SCOPERTA UNA INATTESA RELAZIONE
Pancia grassa, cervello magro
Un’interessante osservazione che viene da un gruppo di neurologi dell’Università di Boston aggiunge un altro tassello, del tutto imprevisto, al complesso mosaico di alterazioni metaboliche e strutturali indotto dall’accumulo di grasso viscerale. In un articolo pubblicato on line sugli Annals of Neurology, Stéphanie Debette e collaboratori (Debette S. et al., Visceral Fat Is Associated with Lower Brain Volume in Healthy Middle-Aged Adults, Ann. Neurol. 2010;67:000–000) hanno dimostrato l’esistenza di una associazione significativa tra la quantità di grasso viscerale e la riduzione del volume cerebrale, misurato mediante risonanza magnetica nucleare, in oltre 700 pazienti con una età media di 60 anni, appartenenti alla coorte di Framingham. L’associazione rimaneva valida anche dopo un aggiustamento per il Bmi e la resistenza insulinica.

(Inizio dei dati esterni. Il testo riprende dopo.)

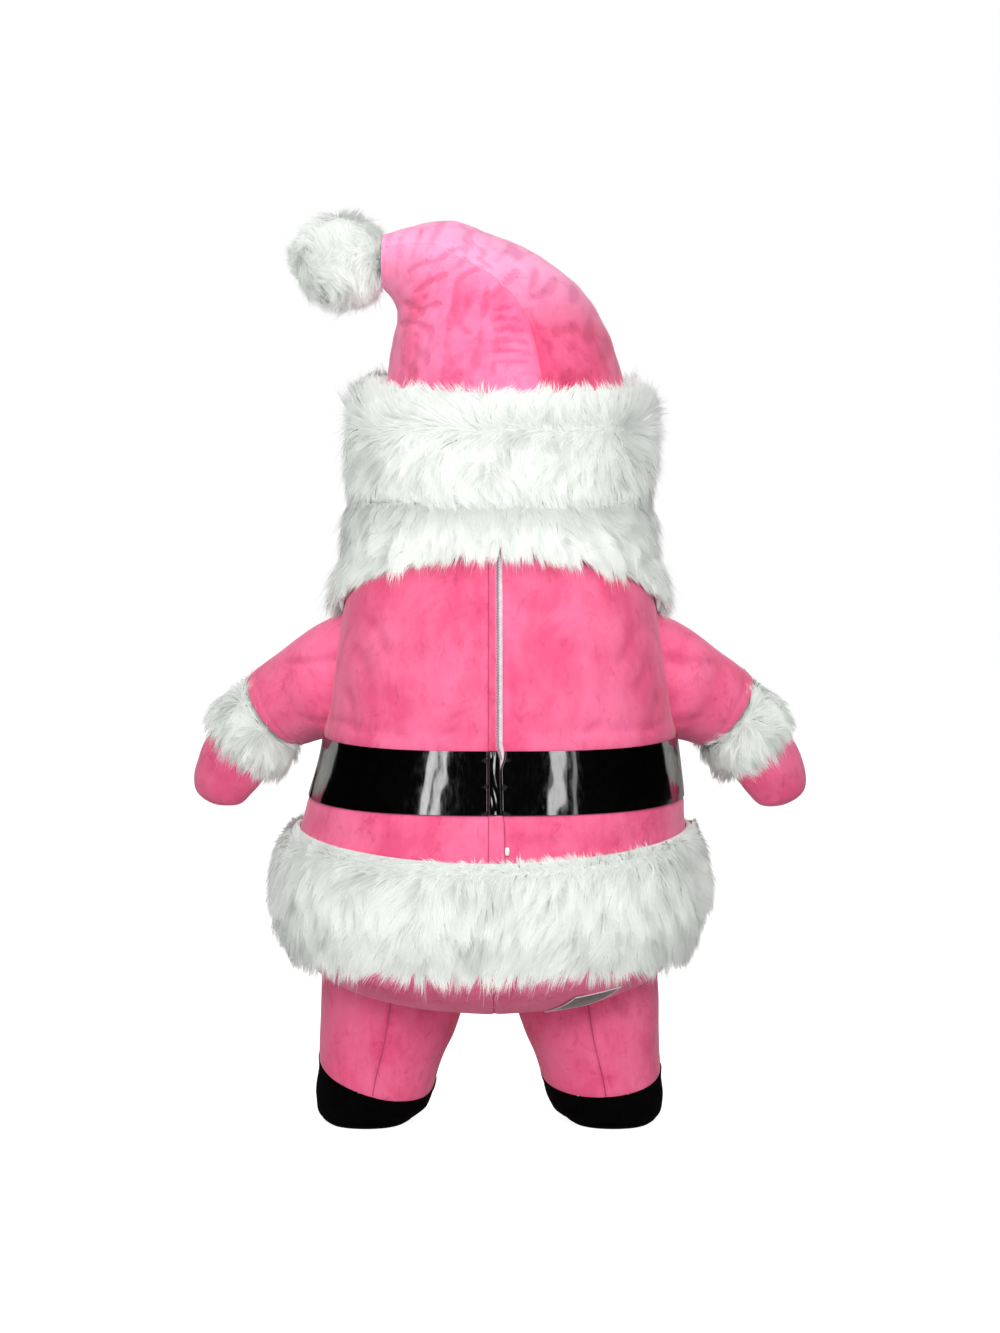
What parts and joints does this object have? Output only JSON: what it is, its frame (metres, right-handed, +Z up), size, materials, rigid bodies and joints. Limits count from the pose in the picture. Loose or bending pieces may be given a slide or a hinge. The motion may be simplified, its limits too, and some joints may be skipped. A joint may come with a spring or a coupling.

Gli autori ipotizzano che l’atrofia cerebrale possa essere indotta dalla liberazione di citochine proinfiammatorie come l’interleuchina-6 ed il Tnf-alfa,da parte del tessuto adiposo viscerale, sede di un processo infiammatorio subcronico, caratterizzato da una importante infiltrazione monocitaria e macrofagica. E’ tuttavia prematuro affermare che questo possa essere uno dei meccanismi responsabili della insorgenza della demenza di Alzheimer.